Through the 2015 season, Neil Walker is at +1 defensive runs saved over a four-year stretch. In that same timeframe, Murphy is at -40. NEGATIVE FORTY! Even if Cabrera and Cespedes are worse than their positional predecessors, the up-the-middle defense is better simply by the removal of perhaps the worst fielder in the major leagues.
Once Murphy was removed, a chair with a glove sitting on it would have been an improvement. Adequate is better than awful.

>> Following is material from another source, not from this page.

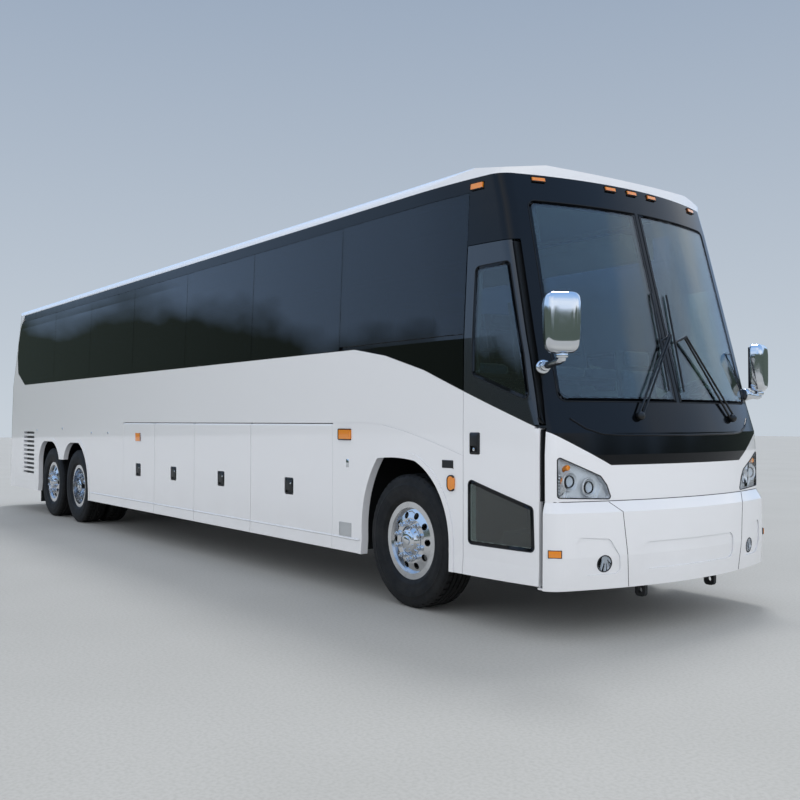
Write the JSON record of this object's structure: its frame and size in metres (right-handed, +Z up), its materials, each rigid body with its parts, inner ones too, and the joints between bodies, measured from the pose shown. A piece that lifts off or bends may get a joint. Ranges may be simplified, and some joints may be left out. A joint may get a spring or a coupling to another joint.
{
  "type": "three-axle coach bus",
  "caption": "Highway coach with a black-masked raked front, dark side glass, hinged entrance, luggage and engine doors, steered front wheels and twin rear axles.",
  "frame": {"origin": "middle of the footprint on the ground, under the middle of the overall length and width", "axes": "+X forwards, +Y to the driver's side, +Z up"},
  "size_m": [13.62, 2.9999, 3.4598],
  "materials": {
    "white_paint": "gloss white coach enamel",
    "black_gloss": "gloss black enamel",
    "side_glass": "dark tinted glass",
    "screen_glass": "pale green laminated glass",
    "lamp_glass": "clear moulded lens",
    "amber_lens": "moulded amber lens",
    "red_lens": "moulded red lens",
    "chrome": "bright chrome",
    "black_metal": "satin black",
    "chassis_paint": "satin black chassis paint",
    "step_plastic": "grained grey plastic",
    "engine_iron": "cast",
    "flap_rubber": "matte sheet rubber",
    "seat_cloth": "woven moquette",
    "tyre": "moulded rubber",
    "wheel_metal": "polished forged aluminium"
  },
  "bodies": {
    "coach": {"waist_panels": "white_paint", "quarter_panels": "white_paint", "front_panel": "white_paint", "bumper_centre": "white_paint", "bumper_corners": "white_paint", "rear_bumper": "white_paint", "rear_cap": "white_paint", "roof_cap": "white_paint", "front_mask": "black_gloss", "cab_side_panels": "black_gloss", "window_frames": "black_gloss", "side_glass": "side_glass", "driver_window": "side_glass", "rear_window": "side_glass", "windscreen": "screen_glass", "front_lamps": "lamp_glass", "marker_lamps": "amber_lens", "tail_lamps": "red_lens", "mirrors": "chrome", "wipers": "black_metal", "grille_backs": "black_metal", "luggage_bay": "chassis_paint", "deck": "chassis_paint", "deck_riser": "chassis_paint", "cab_floor": "chassis_paint", "wheel_housings": "chassis_paint", "chassis_rails": "chassis_paint", "front_axle": "chassis_paint", "rear_axles": "chassis_paint", "entrance_steps": "step_plastic", "dashboard": "step_plastic", "parcel_racks": "step_plastic", "engine": "engine_iron", "mud_flaps": "flap_rubber", "seats": "seat_cloth"},
    "entrance_door": {"door_panel": "black_gloss", "door_glass": "side_glass"},
    "bay_door_right_1": {"bay_door_right_1": "white_paint"},
    "bay_door_right_2": {"bay_door_right_2": "white_paint"},
    "bay_door_right_3": {"bay_door_right_3": "white_paint"},
    "bay_door_right_4": {"bay_door_right_4": "white_paint"},
    "bay_door_left_1": {"bay_door_left_1": "white_paint"},
    "bay_door_left_2": {"bay_door_left_2": "white_paint"},
    "bay_door_left_3": {"bay_door_left_3": "white_paint"},
    "bay_door_left_4": {"bay_door_left_4": "white_paint"},
    "engine_door": {"engine_door": "white_paint"},
    "steering_right": {"knuckle_right": "chassis_paint"},
    "steering_left": {"knuckle_left": "chassis_paint"},
    "front_wheel_right": {"tyre_front_right": "tyre", "wheel_front_right": "wheel_metal"},
    "front_wheel_left": {"tyre_front_left": "tyre", "wheel_front_left": "wheel_metal"},
    "drive_wheel_right": {"tyre_drive_right": "tyre", "wheel_drive_right": "wheel_metal"},
    "drive_wheel_left": {"tyre_drive_left": "tyre", "wheel_drive_left": "wheel_metal"},
    "tag_wheel_right": {"tyre_tag_right": "tyre", "wheel_tag_right": "wheel_metal"},
    "tag_wheel_left": {"tyre_tag_left": "tyre", "wheel_tag_left": "wheel_metal"}
  },
  "joints": [
    {"name": "entrance_door", "type": "hinge", "parent": "coach", "child": "entrance_door", "pos_m": [6.326, -1.2, 1.4], "axis": [0, 0, 1], "range_deg": [0, 85]},
    {"name": "bay_door_right_1", "type": "hinge", "parent": "coach", "child": "bay_door_right_1", "pos_m": [3.085, -1.2647, 1.441], "axis": [-1, 0, 0], "range_deg": [0, 90]},
    {"name": "bay_door_left_1", "type": "hinge", "parent": "coach", "child": "bay_door_left_1", "pos_m": [3.085, 1.2647, 1.441], "axis": [1, 0, 0], "range_deg": [0, 90]},
    {"name": "bay_door_right_2", "type": "hinge", "parent": "coach", "child": "bay_door_right_2", "pos_m": [1.6475, -1.2647, 1.441], "axis": [-1, 0, 0], "range_deg": [0, 90]},
    {"name": "bay_door_left_2", "type": "hinge", "parent": "coach", "child": "bay_door_left_2", "pos_m": [1.6475, 1.2647, 1.441], "axis": [1, 0, 0], "range_deg": [0, 90]},
    {"name": "bay_door_right_3", "type": "hinge", "parent": "coach", "child": "bay_door_right_3", "pos_m": [0.405, -1.2647, 1.441], "axis": [-1, 0, 0], "range_deg": [0, 90]},
    {"name": "bay_door_left_3", "type": "hinge", "parent": "coach", "child": "bay_door_left_3", "pos_m": [0.405, 1.2647, 1.441], "axis": [1, 0, 0], "range_deg": [0, 90]},
    {"name": "bay_door_right_4", "type": "hinge", "parent": "coach", "child": "bay_door_right_4", "pos_m": [-0.685, -1.2647, 1.441], "axis": [-1, 0, 0], "range_deg": [0, 90]},
    {"name": "bay_door_left_4", "type": "hinge", "parent": "coach", "child": "bay_door_left_4", "pos_m": [-0.685, 1.2647, 1.441], "axis": [1, 0, 0], "range_deg": [0, 90]},
    {"name": "engine_door", "type": "hinge", "parent": "coach", "child": "engine_door", "pos_m": [-6.70568, 0, 1.874], "axis": [0, 1, 0], "range_deg": [0, 80]},
    {"name": "steer_right", "type": "hinge", "parent": "coach", "child": "steering_right", "pos_m": [4.89, -0.925, 0.53], "axis": [0, 0, 1], "range_deg": [-45, 45]},
    {"name": "steer_left", "type": "hinge", "parent": "coach", "child": "steering_left", "pos_m": [4.89, 0.925, 0.53], "axis": [0, 0, 1], "range_deg": [-45, 45]},
    {"name": "front_wheel_right", "type": "hinge", "parent": "steering_right", "child": "front_wheel_right", "pos_m": [4.89, -1.095, 0.53], "axis": [0, 1, 0], "continuous": true},
    {"name": "front_wheel_left", "type": "hinge", "parent": "steering_left", "child": "front_wheel_left", "pos_m": [4.89, 1.095, 0.53], "axis": [0, 1, 0], "continuous": true},
    {"name": "drive_wheel_right", "type": "hinge", "parent": "coach", "child": "drive_wheel_right", "pos_m": [-3.16, -1.095, 0.53], "axis": [0, 1, 0], "continuous": true},
    {"name": "drive_wheel_left", "type": "hinge", "parent": "coach", "child": "drive_wheel_left", "pos_m": [-3.16, 1.095, 0.53], "axis": [0, 1, 0], "continuous": true},
    {"name": "tag_wheel_right", "type": "hinge", "parent": "coach", "child": "tag_wheel_right", "pos_m": [-4.365, -1.095, 0.53], "axis": [0, 1, 0], "continuous": true},
    {"name": "tag_wheel_left", "type": "hinge", "parent": "coach", "child": "tag_wheel_left", "pos_m": [-4.365, 1.095, 0.53], "axis": [0, 1, 0], "continuous": true}
  ],
  "couplings": [
    {"joint": "steer_left", "follows": "steer_right", "ratio": 1}
  ]
}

Competing against another team in your city, let alone one stocked with young, exciting talent, definitely poses challenges. But lets be honest, from the way the Yankees brand themselves in ads with all the focus on past legends, to the way their ballpark is more a vapid museum than a place to go get nuts and loud about baseball, to the way they construct their roster, they seem almost determined to do nothing to attract kids who haven’t ever seen their glory days. A nine year old has no reason to get hooked on the Yankees right now and that’s a pretty damning statement for a professional baseball team.
sure, right now the mets are the better team, and may be for the foreseeable future, but New York will always be a Yankees town. Similarly to how it will always be a Giants/Knicks/Rangers town no matter how the Jets/Nets/Islanders do.
You weren’t around in the early-’70s or mid-’80s, were you?
This is misleading. Baseball has too much parity right now and bad/mediocre teams can turn things around in a matter of a few years (especially teams with money to spend). The suggest that the Mets are primed for a decade of success and the Yankees a decade of rebuilding is at best a wild guess. You lack the ability to predict things that far off and there exists a real risk to building around a pitching rotation given the volatility of pitchers’ health and performance compared with that of position players’. At best, you can say the Mets immediate future is brighter than the Yankees but that extends, maybe over the next five years at most.
Too much parity? Is it somehow a bad thing that more teams have a chance to win?